Rock and Mineral Identification
While most field collecting guides offer basic information about rock and minerals, you will need to learn about a systematic approach to using such things as mineral hardness, streak, luster, cleavage, and so forth. There is an online resource called the Mineral Identification Key II that you should check out that will help you identify unknown minerals. You will find all the information you need to identify the more common minerals, plus some not so common ones. Click on the logo to the right to proceed to the key.

The Experience is the "Payoff"
You have likely heard all sorts of get-rich rockhounding tales. For instance, you may get quite an inflated value of gems found at certain commercial operations from unscrupulous owners in an effort to draw in more customers. The truth is that you stand very little chance of making any money rockhounding, so if you are getting into the hobby for profit instead of fun, then you are most likely going to be sorely disappointed. But, if you are looking to spend a day whereby the actual experience is the "payoff", then you will be in constant luck while rockhounding.

Patience and Optimism
Keep in mind that becoming an accomplished rockhound takes time, so be patient and watch and learn from experienced and reputable rockhounds. Also, always maintain an optimistic attitude because it is always possible to find your gem of a lifetime on any given day and this is more likely to happen in a "positive world". And remember that sooner or later even a dog will find a bone that it didn't remember burying, so just keep hounding.

Quality Friendship
My greatest advice to any new rockhound is to seek out quality friendship and the rocks and minerals will follow. I wrote and posted the following on to illustrate my rockhounding philosophy:

A rockhounding field trip involves much more than collecting rocks and minerals. For my wife Chrissy and myself, finding a specimen worth keeping is just a bonus to any day spent in the field with like-minded rockhounds. Most of our friends were met on rockhounding excursions and getting together with them to swap stories, jokes and life events is far more valuable to us than any rock could ever be. While finding a decent specimen is never a certainty, laughter and good will are usually guaranteed. Beyond the friendship and camaraderie, the simple act of spending time in the great outdoors has its own unique rewards. Hiking a forest trail and enjoying a spring explosion of wildflowers or coming upon a mother deer with fawns can almost make us forget about the collecting location that we had started out to find. And as if all this wasn't enough, there still exists the chance to uncover a breathtaking rock or mineral. Even at locations where we have collected many times, we never know when we will turn over just the right rock to uncover the gem of a lifetime. But even when this doesn't happen, we are able to enjoy the countless other blessings that come with a day spent rockhounding with friends.

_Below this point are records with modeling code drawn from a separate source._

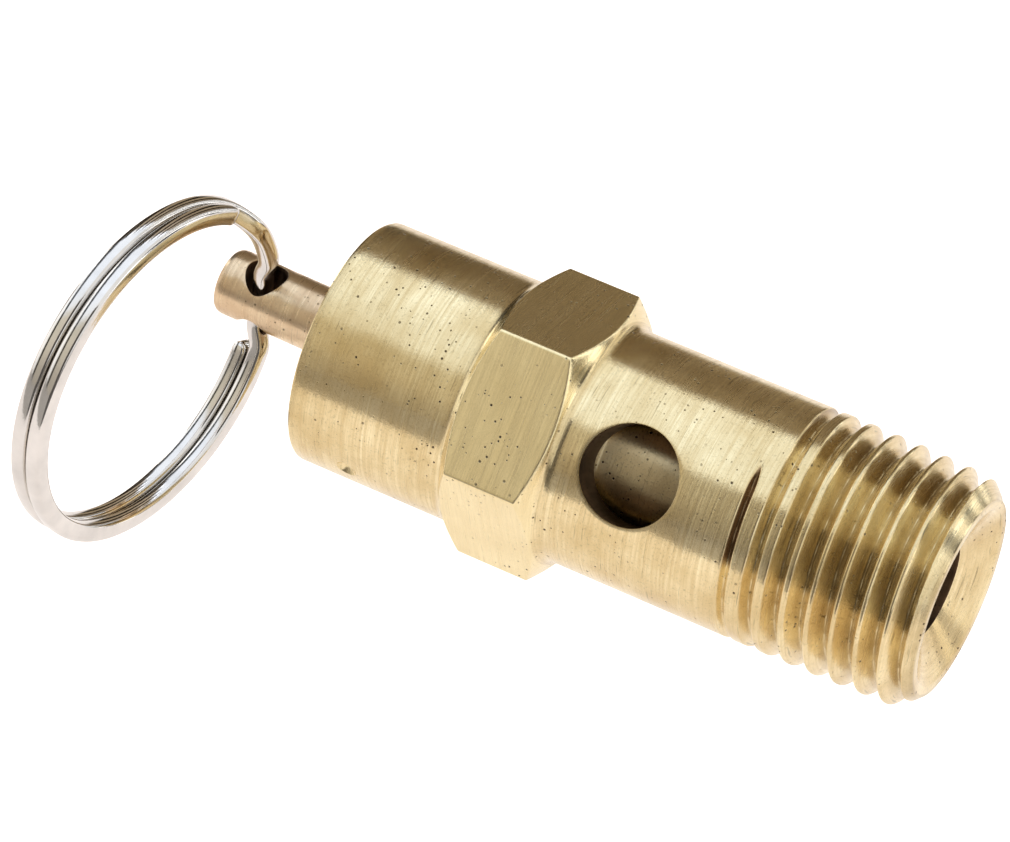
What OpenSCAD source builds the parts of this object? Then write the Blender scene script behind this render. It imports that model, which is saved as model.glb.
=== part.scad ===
// Pull-ring pressure relief valve, 1/4-18 NPT male inlet.
// Millimetres. The valve lies along X: the inlet's end face is the plane x = 0, the inlet opens
// towards +X and the pull ring is at the -X end. +Z is the normal of one wrench flat.
// Most sub-parts are drawn along a depth axis d, which starts at the inlet face and runs inwards.

/* [Inlet thread] */
// Thread pitch, 18 threads an inch
pitch = 1.411; // [1.3:0.001:1.5]
// Crest radius of the taper thread at the inlet face
crest_r = 6.53; // [6.45:0.01:6.6]
// Depth of the thread groove
thread_depth = 1.0; // [0.8:0.05:1]
// Turns of the thread's groove, from the inlet face
thread_turns = 7.83; // [7:0.01:7.9]
// Angle at which the thread starts
thread_phase = 35; // [0:5:355]

/* [Inlet passage] */
// Radius of the passage that leads to the seat
passage_r = 2.6; // [2.4:0.05:2.8]
// Radius of the countersink at the inlet's mouth
mouth_r = 5.05; // [4.8:0.05:5.2]
// Depth of the valve seat below the inlet face
seat_d = 12; // [12:0.1:12.4]

/* [Body] */
// Length of the body
body_len = 36.72; // [36.5:0.01:38]
// Radius of the lower cylinder, between thread and hexagon, to which the last crests are flush
lower_r = 6.7; // [6.6:0.01:6.75]
// Radius of the upper cylinder, the spring housing
upper_r = 6.96; // [6.8:0.01:7]
// Wrench size across the flats, 9/16 inch
hex_af = 14.29; // [14.2:0.01:14.4]
// Depth of the hexagon's lower face
hex_start = 21.69; // [21.5:0.01:22]
// Length of the hexagon
hex_len = 5.67; // [5.4:0.01:6]
// Radius of the main bore, in which the piston slides
bore_r = 4.15; // [4.1:0.01:4.2]

/* [Discharge ports] */
// Depth of the ports' axis
port_d = 17.29; // [17:0.01:17.5]
// Radius of a port
port_r = 2.75; // [2.5:0.05:2.8]
// Tilt of the ports' axis above the horizontal
port_tilt = 26.4; // [0:0.1:60]

/* [Piston and stem] */
// Radius of the piston's nose
nose_r = 3.8; // [3.75:0.01:3.85]
// Radius of the stem
stem_r = 1.88; // [1.8:0.01:1.9]
// Lean of the stem in its clearances, which raises its outer end
stem_lean = 1.3; // [0:0.1:1.3]
// Depth of the stem's outer end
stem_end = 44.65; // [44.5:0.05:46]
// Depth of the cross-hole for the split ring
eye_d = 42.2; // [42:0.01:42.5]
// Radius of the cross-hole
eye_r = 1.16; // [1.14:0.01:1.2]
// How far the cross-hole lies off the stem's axis, towards the front
eye_off = 0.5; // [0:0.05:0.5]

/* [Spring] */
// Wire diameter
wire = 1; // [0.9:0.05:1]
// Mean radius of the coils
coil_r = 3.35; // [3.3:0.01:3.4]
// Number of turns, with one closed turn at each end
turns = 6.5; // [6:0.5:6.5]

/* [Split ring] */
// Outer radius of the ring
ring_r = 10.05; // [9.8:0.05:10.1]
// Width of the flattened wire, across the ring
ring_w = 1.1; // [1:0.05:1.1]
// Thickness of one coil, along the ring's axis
ring_t = 0.95; // [0.8:0.05:0.95]
// Swing of the ring, from straight out along the stem towards the front
ring_swing = 80.5; // [0:0.5:100]

/* [Hidden] */
$fn = 96;
eps = 0.01;

// Clearances and edges
run_gap = 0.05;             // radial gap of a sliding or turning fit
thread_gap = 0.02;          // radial gap round the adjusting screw
head_side_gap = 0.08;       // radial gap of the stem's head
clip_gap = 0.1;             // radial gap between the clip and the stem
washer_gap = 0.39;          // the same at the thrust washer, where the lean moves the stem
guide_gap = 0.49;           // and at the adjusting screw, further out
coil_gap = 0.06;            // gap between the two coils of the split ring
edge = 0.15;                // chamfer on the body's outer edge and on the rubber disc
soft = 0.2;                 // chamfer on the edges of the piston and of the stem's head
past = 1;                   // how far a cutter runs past the face that it opens

// Body
taper = 1 / 32;             // growth of the thread's radius along its depth
face_r = 5.6;               // outer radius of the inlet face, inside the end chamfer
chamfer_d = 0.95;           // depth at which the end chamfer meets the crests
groove_flat = 0.04 * pitch; // half width of the flat at the bottom of the thread's groove
vanish_turns = 2.5;         // the last turns, over which the groove gets shallower
vanish = 0.5;               // and by how much
mouth_angle = 62.5;         // half angle of the countersink
mouth_d = (mouth_r - passage_r) / tan(mouth_angle);
lip_w = 0.6;                // width of the raised seat lip
lip_h = 0.8;                // height of the seat lip above the bottom of the bore
hex_face_r = 6.95;          // radius at which the hexagon's end chamfers start
hex_chamfer = 30;           // slope of the hexagon's end chamfers
hex_out_r = 9;              // a radius outside the hexagon's corners
hex_end = hex_start + hex_len;
upper_fillet = 0.6;         // radius of the fillet between the hexagon and the upper cylinder
upper_turn = 40;            // degrees of arc in that fillet
lower_fillet = 0.7;         // fillet between the hexagon and the lower cylinder
lower_turn = 50;
drill = 10;                 // half length of a drill that passes right through
tap_r = 4.76;               // major radius of the adjusting thread, 3/8-24
tap_d = 30.5;               // depth at which the adjusting thread starts
stake_d = 33.2;             // depth of the stake mark that locks the adjusting screw
stake_r = 0.66;             // radius of the mark at the top of its cutter
stake_tip_r = 0.15;         // and at its tip
stake_depth = 0.5;
stake_angle = -33.5;        // height angle of the stake mark, seen along the axis

// Piston
disc_t = 1.6;               // thickness of the rubber disc
disc_r = 3.45;
disc_proud = 0.15;          // how far the disc stands out of the piston's nose
collar_r = bore_r - run_gap;
collar_d = 20.1;            // where the guide collar starts, just past the ports
shoulder_d = 22.1;          // where the spring rests on the collar
pocket_r = 2.5;             // pocket that holds the stem's head
pocket_d = 16.4;

// Stem
head_r = pocket_r - head_side_gap;
head_t = 1.6;
head_gap = 0.1;             // end float of the stem's head in the pocket
pivot_d = pocket_d + head_gap + head_t / 2; // middle of the head, about which the stem leans
stem_edge = 0.3;            // chamfer on the stem's outer end

// Retaining clip in the piston's pocket
clip_t = 0.6;
clip_r = 2.85;
clip_d = pocket_d + head_t + 2 * head_gap;
clip_slot = 1.2;            // opening of the clip

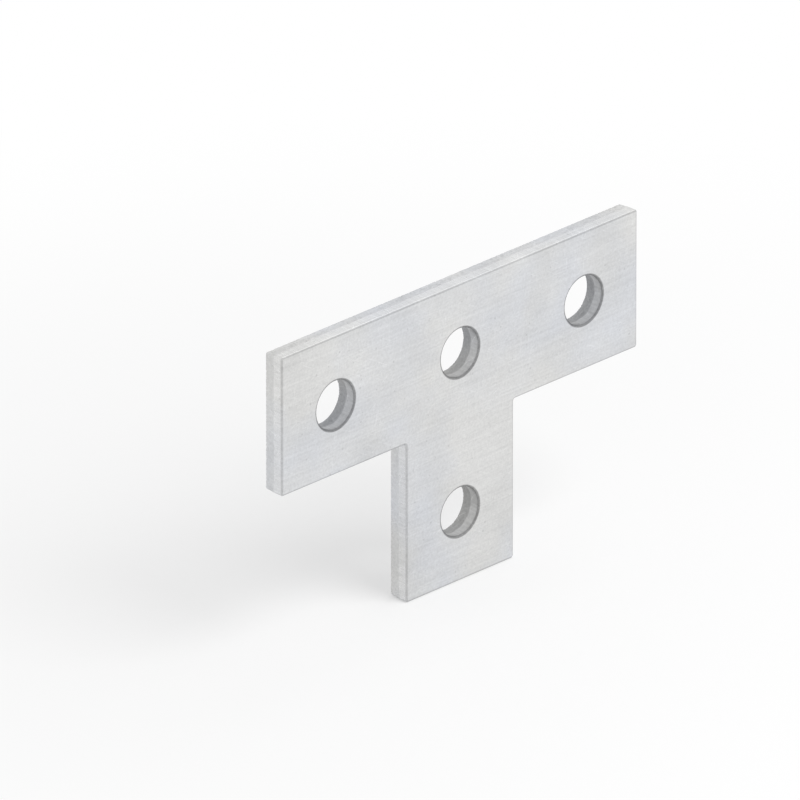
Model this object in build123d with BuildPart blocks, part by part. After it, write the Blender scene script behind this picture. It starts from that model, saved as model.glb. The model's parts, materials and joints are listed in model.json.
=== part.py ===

Over time and if you are a truly good and honest person, you are bound to befriend an experienced rockhound who may "take a chance" by showing you a prime collecting location perhaps known only to him. Also, simply by being in the company of more learned rockhounds, you will hear about other collecting locations. Once you learn a few decent spots, you will be able to trade this knowledge with others for directions to more collecting locales. Continue being a good person, making friends and hanging out with other rockhounds and you will come to find out that there are more collecting locations than you have time. But, the information will come to a screeching halt should you ever break your word and others lose faith in your integrity.